いくらテレビ画面とにらめっこして遊ぶゲームとはいえ、慣れとは恐ろしいものである。
──ゲーム内容もひたすらコインを集めて攻略を進めていくのだが、ファミコンのような点数稼ぎではなく、一定のコインを収集するとキラキラと煌めくスターが出現し、それを集めることで新たなステージが増えるという仕組みだった。
中には下へとウォータースライダーのように滑り落ちながらコインを回収するというレースのようなミニゲームもあり、そのコインを取りながら滑り、条件を満たすと着陸地点にスターがある展開に心がスカッとする部分もあった。
──マリオの反応も実に愉快だ。
動かさずにその場で停止させていると、あくびをしながら、その場に座り込み、寝てしまう場面や、寒いステージだと体を震わせて寒がるシーン、さらに敵からトレードマークの赤い帽子を取られると受けるダメージが倍になるなど、ゲームシステムだけでなく、キャラも愛する制作者の細かな作りが映えて、マリオ自身のキャラにも愛着が沸いてくる。
──BGMも癒し系でほのぼのとして耳に残りやすく、このサントラも大人気となった。
ただ現在ではサントラは廃盤となって、入手が難しくなっており、市場ではプレミア価格が付いている。
──後にこのゲームは後日に販売されたNintendoDSという携帯ハードにも完全移植されるが、コインやスターの数が増えたり、新キャラが使用されたり、一部のマップの名前が変わったりと細かな変更点がある。

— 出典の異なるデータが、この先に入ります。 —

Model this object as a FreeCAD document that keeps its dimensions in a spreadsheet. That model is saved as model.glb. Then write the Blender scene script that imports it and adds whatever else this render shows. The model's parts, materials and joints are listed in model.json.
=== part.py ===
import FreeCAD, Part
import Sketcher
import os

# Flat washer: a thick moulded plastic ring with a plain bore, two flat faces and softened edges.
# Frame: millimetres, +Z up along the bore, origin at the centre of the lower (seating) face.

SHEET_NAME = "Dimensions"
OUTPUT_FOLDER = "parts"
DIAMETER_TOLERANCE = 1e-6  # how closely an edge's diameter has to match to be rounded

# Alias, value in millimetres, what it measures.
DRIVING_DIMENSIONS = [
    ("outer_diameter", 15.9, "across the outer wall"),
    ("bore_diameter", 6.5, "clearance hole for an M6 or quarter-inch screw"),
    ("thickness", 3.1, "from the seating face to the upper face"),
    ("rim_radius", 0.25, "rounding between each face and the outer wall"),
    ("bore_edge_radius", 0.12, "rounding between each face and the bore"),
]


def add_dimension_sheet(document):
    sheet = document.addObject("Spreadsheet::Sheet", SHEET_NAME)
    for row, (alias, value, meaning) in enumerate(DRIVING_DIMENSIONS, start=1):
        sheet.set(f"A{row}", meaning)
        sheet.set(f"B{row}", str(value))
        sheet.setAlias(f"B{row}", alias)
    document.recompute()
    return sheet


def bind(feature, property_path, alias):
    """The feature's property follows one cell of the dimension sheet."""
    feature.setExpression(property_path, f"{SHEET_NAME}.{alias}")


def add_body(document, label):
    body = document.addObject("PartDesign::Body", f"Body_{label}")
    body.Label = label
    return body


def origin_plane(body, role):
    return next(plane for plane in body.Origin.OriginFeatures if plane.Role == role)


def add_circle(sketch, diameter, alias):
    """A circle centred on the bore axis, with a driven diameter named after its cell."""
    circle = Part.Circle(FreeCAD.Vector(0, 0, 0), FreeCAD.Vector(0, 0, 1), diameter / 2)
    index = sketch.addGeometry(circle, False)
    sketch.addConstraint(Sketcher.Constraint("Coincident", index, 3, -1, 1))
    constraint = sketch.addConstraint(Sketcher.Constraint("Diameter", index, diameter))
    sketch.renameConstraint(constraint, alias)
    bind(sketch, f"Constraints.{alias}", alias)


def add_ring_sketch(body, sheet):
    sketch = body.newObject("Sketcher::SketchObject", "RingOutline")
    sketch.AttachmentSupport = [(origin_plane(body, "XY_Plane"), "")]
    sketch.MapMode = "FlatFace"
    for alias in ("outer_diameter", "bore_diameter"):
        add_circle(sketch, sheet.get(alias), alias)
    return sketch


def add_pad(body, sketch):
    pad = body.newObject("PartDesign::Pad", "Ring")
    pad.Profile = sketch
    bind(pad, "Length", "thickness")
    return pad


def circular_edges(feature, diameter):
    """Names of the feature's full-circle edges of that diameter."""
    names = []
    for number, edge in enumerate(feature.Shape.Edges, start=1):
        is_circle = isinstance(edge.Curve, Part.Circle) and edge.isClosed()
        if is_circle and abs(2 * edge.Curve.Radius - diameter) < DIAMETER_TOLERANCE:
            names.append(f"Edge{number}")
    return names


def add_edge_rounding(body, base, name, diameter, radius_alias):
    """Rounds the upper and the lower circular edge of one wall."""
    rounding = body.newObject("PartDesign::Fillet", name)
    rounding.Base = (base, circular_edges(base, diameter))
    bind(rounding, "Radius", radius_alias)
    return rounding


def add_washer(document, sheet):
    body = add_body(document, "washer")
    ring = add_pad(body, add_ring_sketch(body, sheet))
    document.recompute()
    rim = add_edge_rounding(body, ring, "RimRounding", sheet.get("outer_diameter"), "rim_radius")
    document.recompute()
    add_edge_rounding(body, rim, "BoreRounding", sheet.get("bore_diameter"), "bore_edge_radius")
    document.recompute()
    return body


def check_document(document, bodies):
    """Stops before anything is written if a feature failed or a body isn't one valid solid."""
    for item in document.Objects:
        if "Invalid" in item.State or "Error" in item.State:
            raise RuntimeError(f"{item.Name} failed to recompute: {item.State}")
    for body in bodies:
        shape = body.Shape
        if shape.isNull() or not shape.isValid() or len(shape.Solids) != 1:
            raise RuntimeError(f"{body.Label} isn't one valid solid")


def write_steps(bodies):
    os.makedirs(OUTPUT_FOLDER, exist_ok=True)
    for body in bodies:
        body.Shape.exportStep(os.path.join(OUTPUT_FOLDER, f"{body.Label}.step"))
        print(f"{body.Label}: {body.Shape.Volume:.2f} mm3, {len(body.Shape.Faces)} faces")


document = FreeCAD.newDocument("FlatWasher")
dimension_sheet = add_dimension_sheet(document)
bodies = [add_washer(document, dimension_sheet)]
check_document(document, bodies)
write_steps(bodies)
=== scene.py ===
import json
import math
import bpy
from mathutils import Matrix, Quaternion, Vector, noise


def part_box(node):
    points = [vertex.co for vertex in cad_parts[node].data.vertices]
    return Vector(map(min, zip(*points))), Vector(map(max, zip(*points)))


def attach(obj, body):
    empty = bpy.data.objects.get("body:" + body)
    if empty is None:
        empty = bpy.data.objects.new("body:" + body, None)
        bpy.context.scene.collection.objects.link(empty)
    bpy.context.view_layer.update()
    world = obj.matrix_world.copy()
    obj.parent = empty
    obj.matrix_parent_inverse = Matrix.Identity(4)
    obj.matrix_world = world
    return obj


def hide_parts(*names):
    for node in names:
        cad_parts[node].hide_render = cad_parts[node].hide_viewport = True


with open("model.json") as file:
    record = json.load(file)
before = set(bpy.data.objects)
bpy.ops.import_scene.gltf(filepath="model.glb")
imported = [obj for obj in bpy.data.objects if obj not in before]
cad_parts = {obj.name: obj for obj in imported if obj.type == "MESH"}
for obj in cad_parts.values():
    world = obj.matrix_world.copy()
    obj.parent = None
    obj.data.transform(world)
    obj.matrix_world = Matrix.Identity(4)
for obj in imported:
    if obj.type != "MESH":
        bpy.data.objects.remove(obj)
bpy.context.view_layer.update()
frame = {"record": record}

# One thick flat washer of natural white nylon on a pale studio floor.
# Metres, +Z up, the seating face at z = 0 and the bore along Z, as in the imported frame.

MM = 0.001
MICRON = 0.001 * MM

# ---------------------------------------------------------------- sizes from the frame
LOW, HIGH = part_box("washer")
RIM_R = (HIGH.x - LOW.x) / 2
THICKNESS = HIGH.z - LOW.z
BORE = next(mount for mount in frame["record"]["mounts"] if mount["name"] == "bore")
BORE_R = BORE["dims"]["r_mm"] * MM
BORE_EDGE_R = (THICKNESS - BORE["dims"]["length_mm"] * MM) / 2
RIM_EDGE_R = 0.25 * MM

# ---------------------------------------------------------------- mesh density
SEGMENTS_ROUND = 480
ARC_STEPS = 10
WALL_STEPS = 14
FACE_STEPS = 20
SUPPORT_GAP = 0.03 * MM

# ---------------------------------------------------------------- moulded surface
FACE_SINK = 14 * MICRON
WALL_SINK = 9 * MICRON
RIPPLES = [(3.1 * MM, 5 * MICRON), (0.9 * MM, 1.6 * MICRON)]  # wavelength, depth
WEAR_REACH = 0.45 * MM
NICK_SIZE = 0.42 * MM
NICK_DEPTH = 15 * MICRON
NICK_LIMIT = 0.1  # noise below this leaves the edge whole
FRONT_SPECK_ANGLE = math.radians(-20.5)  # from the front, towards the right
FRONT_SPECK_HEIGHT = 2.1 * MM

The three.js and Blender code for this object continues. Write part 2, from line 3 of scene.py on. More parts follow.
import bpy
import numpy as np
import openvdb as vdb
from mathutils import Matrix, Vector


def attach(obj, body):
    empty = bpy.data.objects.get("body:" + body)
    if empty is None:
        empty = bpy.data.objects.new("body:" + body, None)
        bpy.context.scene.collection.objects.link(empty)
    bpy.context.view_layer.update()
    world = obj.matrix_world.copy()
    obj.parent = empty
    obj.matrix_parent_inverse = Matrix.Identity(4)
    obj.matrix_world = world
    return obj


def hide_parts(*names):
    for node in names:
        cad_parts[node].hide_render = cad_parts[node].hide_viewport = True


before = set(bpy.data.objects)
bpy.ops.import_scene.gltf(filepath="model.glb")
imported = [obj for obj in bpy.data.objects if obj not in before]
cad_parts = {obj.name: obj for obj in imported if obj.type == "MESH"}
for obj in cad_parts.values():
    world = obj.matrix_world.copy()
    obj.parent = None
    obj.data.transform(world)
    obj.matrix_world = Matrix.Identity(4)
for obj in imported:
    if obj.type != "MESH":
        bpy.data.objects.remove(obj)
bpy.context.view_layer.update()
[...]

私もこの携帯版をプレイしている知り合いのお子さんを見て、懐かしさに感動して、ちょっとその子と64時代の昔話に華を咲かせたこともあった。
──世代を越えて愛されるスーパーマリオ。
私がマリオのアクションゲームを楽しんだのはこの64で終わりだったが、純粋に面白かったゲームであったことは間違いない。